While the defense has gotten itself upright, the New England offense – which carried the team early – has been uncharacteristically bogging down.

“We didn’t finish (drives) off,” said Tom Brady after the Patriots scored just one touchdown despite seven drives reaching the Chargers 25 or deeper. “I think we just have to do a better job of that. I know I’ve said that about 100 times this year, but it’s tough. I mean, we’re trying. It’s just the execution is coming up a little short in critical times.

“We’re not scoring as many points as we’re capable of scoring,” he later added. “I know that. I wish there was a simple answer for it, and the simple word would be execution. I mean, it’s just throwing and catching and blocking and running and doing all those things, staying on track in the red area, but we have more opportunity out there. I mean, we know it. We just haven’t done a great job finishing off the last three or four weeks, but hopefully we’re going to get back to it, and I’m sure we’ll watch a lot of tape and try to evaluate a lot of things that we’ve done and try to build on those things. I wish it would be better, but we’re not. But, we’ll just keep going after it. We’ll keep working hard like we always do, and hopefully it’ll be better here in the next couple of weeks.”

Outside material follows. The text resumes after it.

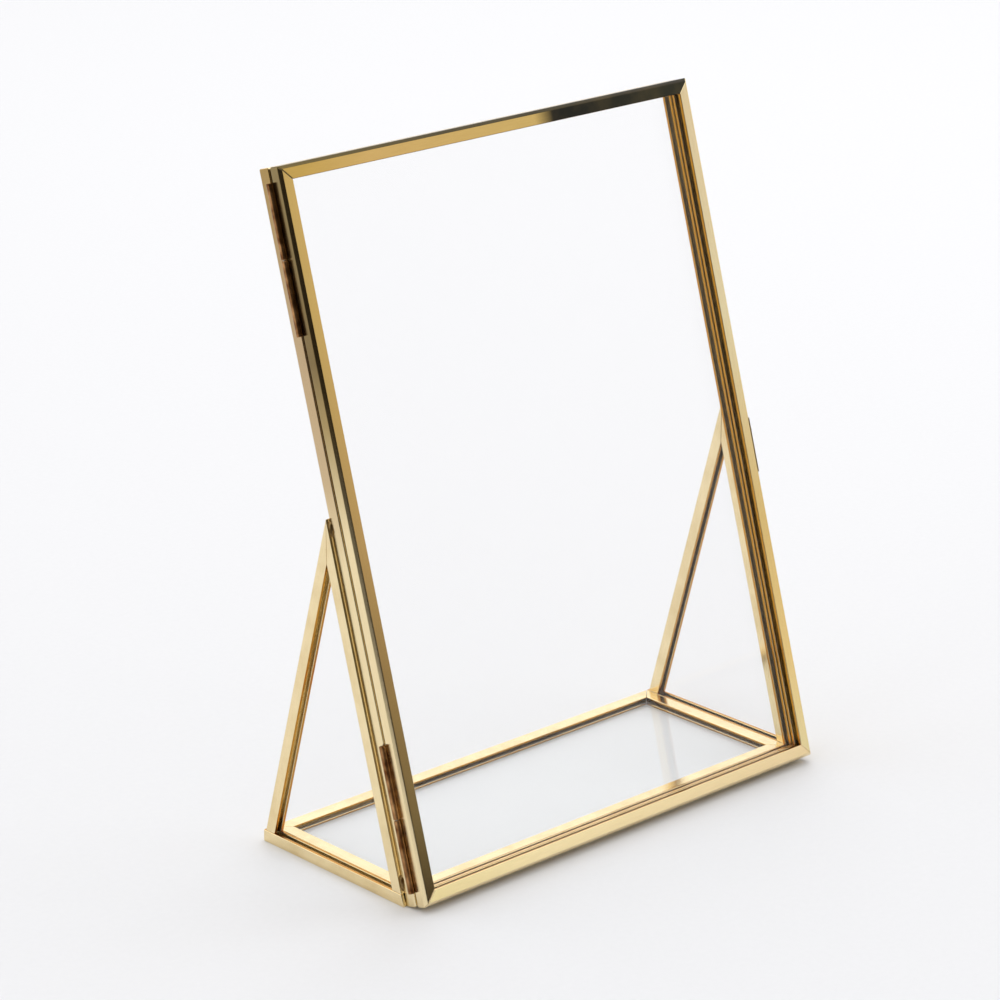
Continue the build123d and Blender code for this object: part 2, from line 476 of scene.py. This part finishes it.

Harmon harbors no doubt the offense will get it straightened out.

“They carried us the first quarter of the season,” he said. “They’re gonna get the ball moving and they’re gonna score. As long as we don’t give up more points than they score, we’ll take it. That’s what we’re gonna keep aiming for.”

At 6-2, the Patriots now have their bye then a trip to Denver followed by a visit to Mexico City to play the Raiders. It’s a key stretch and – possibly – one that could galvanize the team even more as it plans to spend a week in Colorado Springs prior to going to Mexico to play the Raiders.

“Offensively, it hasn’t been horrible. It just hasn’t been up to what we’re capable of doing,” said Brady. “I think we come in every week and we say, ‘We missed this opportunity, we missed this opportunity.’ It’s not one play, it’s not one player, it’s just all of us collectively trying harder, doing better and making the plays happen when we need to make it happen. Hopefully, our best games are still ahead of us. You know, that’s what our goal is.”

It’s a goal they usually hit. And it’s not because of the work on Sunday but all the days before.